02:52 pm - Randomness
I'm very ready to graduate high school, which is a shame because I'm ready for all the wrong reasons. I don't feel ready to jump out of the nest and fly yet because the idea of it terrifies me but I just want to jump because I hate the nest so much. My heart wants me to go out to California for school...the idea of going to school in San Diego is amazing to me and not just because it's about an hour away from Garry. Don't get me wrong, I would rather die than go to a college far away from him (which, I know, is also a stupid thing)...I need to be close to him after I'm done here. Having him, even if it's for a year when I first begin will make a world of a difference to me. But while my heart says this my mom's telling me it's a bad idea, I shouldn't go far away, I won't have her (which is just her saying she doesn't want me to leave), and we all know going to a school because your significant other is there isn't the best way to pick a school. I know this...I don't want to go to THE school Garry does...I want to find a nice school that is right for me close by him so on weekends or free time I can go up and see him or he can come see me. I'm just not used to the idea of thinking for myself...not having mom there to tell me what's right or wrong, up or down, left or right (and trust me, I cannot tell left from right easily). The idea of it is so incredibly refreshing I can't even explain it to you. Yet it also makes me scared...when I'm 18 everyone will expect things out of me...things I am most defiantly NOT confident enough to do. I know I'll get through it all and be happy in the end...I'm a determined little bugger like that. Even so, right now I'm horribly conflicted.
I don't think Clarissa is very happy with me. I don't really know what I did either...the other day she called me (Sunday) and asked if she could come over in a way and I, in a way, said no. I was online, I was tired, I wasn't feeling too great and I just wanted to relax. But after that she hasn't said 2 words to me. She came down to the cafeteria for lunch but asked Andrea something, didn't say a single word to me, and left. When we walk by each other in the halls she doesn't say anything to me. The other week Clarissa, Robin, and Tracy went to Cicis and to see Juno but nobody asked me to go. I don't think any of them like me really. I think Clarissa thinks I'm a nice person but she just doesn't have the time or energy to be my friend...that and we never see each other. She's either at school, working, or with Robin. Robin hates me...I can tell. She annoys me unlike anyone else has before. When I "talk" to her (which is basically me trying to start a conversation and having her just stare at me, do something else and not reply, or reply with a nod) she makes me hate myself. She makes me annoyed with myself...her expressions say it all and I hate it. Not to mention her myspace annoys me greatly. But whatever...she never really was my friend. She's just my "friend" because Clarissa supposedly is. Tracy...I NEVER see her...never anymore. But I don't need friends here. I've stopped complaining about this place because I know in a year I'm out of here and I'm not going to come back (to live anyways).
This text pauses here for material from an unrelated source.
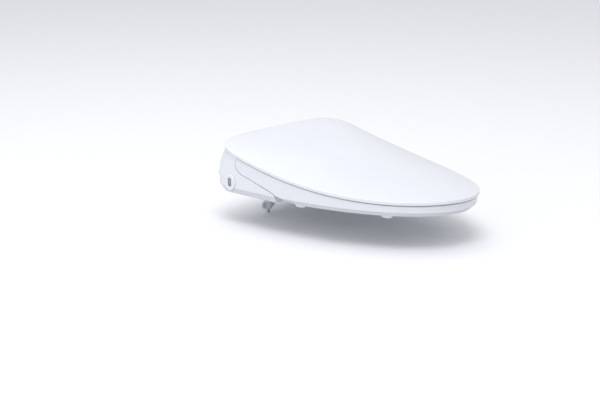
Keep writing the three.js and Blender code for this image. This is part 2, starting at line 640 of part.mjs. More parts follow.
// ---------------------------------------------------------------- dryer
const DRYER = { x: -75, y: -8, r: 32, low: 8, high: 36 };
function dryerHousing() {
  const drum = rod([DRYER.x, DRYER.y, DRYER.low], [DRYER.x, DRYER.y, DRYER.high], DRYER.r, 28);
  const room = rod([DRYER.x, DRYER.y, DRYER.low + 2], [DRYER.x, DRYER.y, DRYER.high - 2], DRYER.r - 2.2, 28);
  const inlet = rod([DRYER.x, DRYER.y, 30], [DRYER.x, DRYER.y, 45], 16, 24);
  return cut(drum, room, inlet, block(DRYER.x - 17, DRYER.x + 17, -50, -20, 17, 28.5));
}
place('dryer_housing', cut(dryerHousing(), block(-120, -30, -60, 60, 0, CASE_TOP)), darkPlastic);

function impeller(x, y, z0, z1, radius, blades) {
  const wheel = joined(
    rod([x, y, z0], [x, y, z0 + 1.6], radius, 24), rod([x, y, z0], [x, y, z1 - 2], radius * 0.3, 16));
  const vanes = Array.from({ length: blades }, (_, i) => {
    const vane = new THREE.BoxGeometry(radius * 0.32, 1.2, z1 - z0);
    vane.rotateZ(0.6);
    vane.translate(radius * 0.8, 0, (z0 + z1) / 2);
    vane.rotateZ(i / blades * 2 * Math.PI);
    vane.translate(x, y, 0);
    return toSolid(vane);
  });
  return joined(wheel, ...vanes);
}
place('dryer_impeller', impeller(DRYER.x, DRYER.y, 16, 30, 26, 10), whiteSatin);

function dryerDuct() {
  const tube = block(-94, -56, -72.8, -39.8, 15.8, 29.8);
  const drum = rod([DRYER.x, DRYER.y, 0], [DRYER.x, DRYER.y, 60], DRYER.r + GAP, 28);
  return cut(tube, block(-92, -58, -80, -30, 17.6, 28), drum);
}
place('dryer_duct', dryerDuct(), greyPlastic);

const FLAP = { x0: -94.4, x1: -55.6, y: BODY_FRONT + 1.3, top: 28.2, low: 15.6 };
const flapPlate = block(FLAP.x0, FLAP.x1, FLAP.y - 0.9, FLAP.y + 0.9, FLAP.low, FLAP.top);
const flapBarrel = rod([FLAP.x0, FLAP.y, FLAP.top], [FLAP.x1, FLAP.y, FLAP.top], 1.3, 12);
place('dryer_flap', joined(flapPlate, flapBarrel), whiteSatin);

// ---------------------------------------------------------------- deodoriser
function filterDrawer() {
  const tray = cut(block(118, 184.4, -43, -3, 18, 32), block(120, 180, -41, -5, 20, 40));
  return cut(tray, block(116, 122, -35, -11, 21, 31));
}
place('filter_drawer', filterDrawer(), whiteSatin);
place('carbon_filter', block(124, 158, -40.6, -5.4, 20.3, 31.5), carbon);
const FAN = { y: -23, z: 27, r: 18 };
function deodoriserHousing() {
  const drum = rod([88, FAN.y, FAN.z], [108, FAN.y, FAN.z], FAN.r, 24);
  const room = rod([90, FAN.y, FAN.z], [120, FAN.y, FAN.z], FAN.r - 2, 24);
  return cut(drum, room, block(80, 120, -60, 20, 0, CASE_TOP));
}
place('deodorizer_housing', deodoriserHousing(), darkPlastic);
const fanWheel = toGeometry(impeller(0, 0, -6, 6, 12.5, 6));
fanWheel.rotateY(Math.PI / 2);
fanWheel.translate(99, FAN.y, FAN.z);
place('deodorizer_impeller', fanWheel, whiteSatin);

// ---------------------------------------------------------------- water path
function heaterTank() {
  const outlet = rod([60, -30, 50], [60, -30, 60], 5, 16);
  return cut(block(36, 82, -64, 16, 14, 54), block(40, 78, -60, 12, 18, 50), outlet);
}
place('water_heater_tank', heaterTank(), greyPlastic);
place('heater_element', rod([59, -54, 32], [59, 6, 32], 9, 16), steel);
place('inlet_valve', joined(block(106, 131, 10, 36, 36, 58), block(112, 126, 14, 30, 57, 60)), brass);
function waterInlet() {
  const alongX = (x0, x1, radius, sides) => (
    rod([x0, INLET.y, INLET.z], [x1, INLET.y, INLET.z], radius, sides));
  const stub = joined(alongX(163.2, 197, INLET.radius, 16), alongX(187.2, 189.5, 13, 6));
  return cut(stub, alongX(160, 210, INLET.bore, 12));
}
place('water_inlet', waterInlet(), brass);
const dividerMotor = rod([-28, 26, 41], [-28, 26, 52], 8, 16);
place('flow_divider', joined(block(-38, -18, 12, 40, 16, 42), dividerMotor), darkPlastic);

function hose(points, radius) {
  const path = new THREE.CatmullRomCurve3(points.map((p) => new THREE.Vector3(...p)));
  const section = new THREE.Shape();
  section.absarc(0, 0, radius, 0, 2 * Math.PI);
  return new THREE.ExtrudeGeometry(section, { steps: 10, extrudePath: path, curveSegments: 4 });
}
const HOSE_R = 3;
const inletPath = [[120, 5, 48], [112, -6, 52], [96, -10, 50], [86, -8, 46]];
const outletPath = [[60, -30, 58], [40, -10, 66], [0, 10, 68], [-24, 22, 63], [-28, 26, 57], [-28, 26, 53]];
place('inlet_hose', toSolid(hose(inletPath, HOSE_R)), rubber);
place('outlet_hose', toSolid(hose(outletPath, HOSE_R)), rubber);

// ---------------------------------------------------------------- electronics
// A circuit board with blocks for its largest components: x, y, width, depth, height.
function board(x0, x1, y0, y1, z, components) {
  const blocks = components.map(([x, y, width, depth, height]) =>
    block(x, x + width, y, y + depth, z + 1.2, z + height));
  return joined(block(x0, x1, y0, y1, z, z + 1.6), ...blocks);
}
const controlBoard = board(-155, -114, -48, 18, 18, [
  [-150, -40, 12, 12, 4], [-134, -10, 14, 10, 8], [-150, -4, 8, 16, 6]]);
const powerBoard = board(36, 100, 22, 48, 15, [
  [42, 26, 20, 16, 22], [68, 28, 9, 9, 16], [82, 26, 12, 14, 10]]);
place('control_board', controlBoard, boardGreen);
place('power_board', powerBoard, boardGreen);
function cordGland() {
  const alongY = (y0, y1, radius) => rod([GLAND.x, y0, GLAND.z], [GLAND.x, y1, GLAND.z], radius, 16);
  const bush = joined(alongY(42, GLAND.rear, 6), alongY(GLAND.rear - 2.6, GLAND.rear, 9));
  return cut(bush, alongY(30, 70, 3.6));
}
place('cord_gland', cordGland(), darkPlastic);

// ---------------------------------------------------------------- side button and release button
function sideBezel() {
  const face = -BODY_HALF - GAP;
  const disc = rod([face, 0, 0], [face - 2.6, 0, 0], BUTTON.bezel, 36, BUTTON.bezel - 2);
  const dish = disc.scale([1, BUTTON.narrow, 1]).translate([0, BUTTON.y, BUTTON.z]);
  return cut(dish, capsuleX(-200, -150, BUTTON.y, BUTTON.z, BUTTON.half + 0.5, BUTTON.height + 0.5));
}
place('side_button_bezel', sideBezel(), whiteGloss);
place('side_button', joined(
  capsuleX(-188.4, -177.5, BUTTON.y, BUTTON.z, BUTTON.half, BUTTON.height),
  capsuleX(-181, -177.5, BUTTON.y, BUTTON.z, BUTTON.half + 1.5, BUTTON.height + 1.5)), greyPlastic);
place('side_button_switch', block(-174, -168, BUTTON.y - 5, BUTTON.y + 5, 18, 32), darkPlastic);
place('release_button', joined(
  capsuleX(172, 187.4, RELEASE.y, RELEASE.z, RELEASE.half, RELEASE.height),
  capsuleX(172, 180.8, RELEASE.y, RELEASE.z, RELEASE.half + 1.7, RELEASE.height + 1.7)), greyPlastic);

export default product;
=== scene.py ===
"""Looks of the electric bidet seat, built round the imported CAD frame.

Lengths are in millimetres, but those of the camera, the lights and the floor are in metres.
"""
import json
import math

import bmesh
import bpy
from mathutils import Matrix, Vector


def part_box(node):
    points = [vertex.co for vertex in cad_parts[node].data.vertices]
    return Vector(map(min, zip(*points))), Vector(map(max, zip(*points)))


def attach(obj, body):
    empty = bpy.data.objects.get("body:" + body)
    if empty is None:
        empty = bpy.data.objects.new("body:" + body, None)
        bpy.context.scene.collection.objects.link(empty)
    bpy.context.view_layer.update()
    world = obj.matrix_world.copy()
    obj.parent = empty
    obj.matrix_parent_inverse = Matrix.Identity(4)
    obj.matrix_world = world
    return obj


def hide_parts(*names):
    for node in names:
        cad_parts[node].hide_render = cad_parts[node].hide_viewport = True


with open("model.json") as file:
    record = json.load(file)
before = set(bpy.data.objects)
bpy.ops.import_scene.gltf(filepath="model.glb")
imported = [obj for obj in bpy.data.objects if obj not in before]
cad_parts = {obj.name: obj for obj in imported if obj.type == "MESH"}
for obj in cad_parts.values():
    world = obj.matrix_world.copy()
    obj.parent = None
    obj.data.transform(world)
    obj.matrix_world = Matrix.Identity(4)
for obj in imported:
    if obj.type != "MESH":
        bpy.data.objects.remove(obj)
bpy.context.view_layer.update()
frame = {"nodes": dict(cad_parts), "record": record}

MM = 0.001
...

Nobody seems to get that.
In Advanced Comp (one of the best classes in the universe) we wrote "I Am" poems and read them to the class. In mine I wrote something like, "I want to leave this place and live again". The teacher (who is supposed to be mean, tough, and scary but is really nice and funny) wrote me a comment (we all write each other nice comments on paper and pass them to the person once we're done so it wasn't unusual or anything) saying something like, "you really want to leave, I hope you leave a part of yourself here"....something like that. I don't know why, but the comment stood out to me...made me happy, yet sad at the same time. I'm TRYING to leave a part of myself behind but it's a part that nobody wants...and I'm not giving up anything else. I wanted to leave my voice behind...be known for my gift. But I can assure you that is not going to happen...my voice is going to die away just like the music department.
I'm waiting for mom to get home so we can go over to the church to work on the bulletins. I then have to swing by the scrap booking shop right beside the church to get some supplies for a project we're doing in AP History. I don't really want to...but I have to and I'm kinda excited to go in there. However, I DO NOT want to spend any of my money on anything. I only have $195 or so and who knows how much Garry's flight is going to cost. Probably more than I'm suspecting. He owes his mom $500 for the surgery on his can Xoa...I don't know when she expect it since he can't seem to find a job to get money to pay it off. Even so, the chances of him finding a job and making enough money to pay that off and for a flight over here are VERY, VERY slim. Therefore, I want to save up my own money to pay for it...I need him over here for prom and my last show choir concert. This is what I've always dreamed of and I don't feel fully alive unless I am with Garry. It's always been this way...he just makes me feel so alive. I need him here...I need that big push to get me through the school year. I'm counting on this and because of this I can get through each day without being utterly depressed.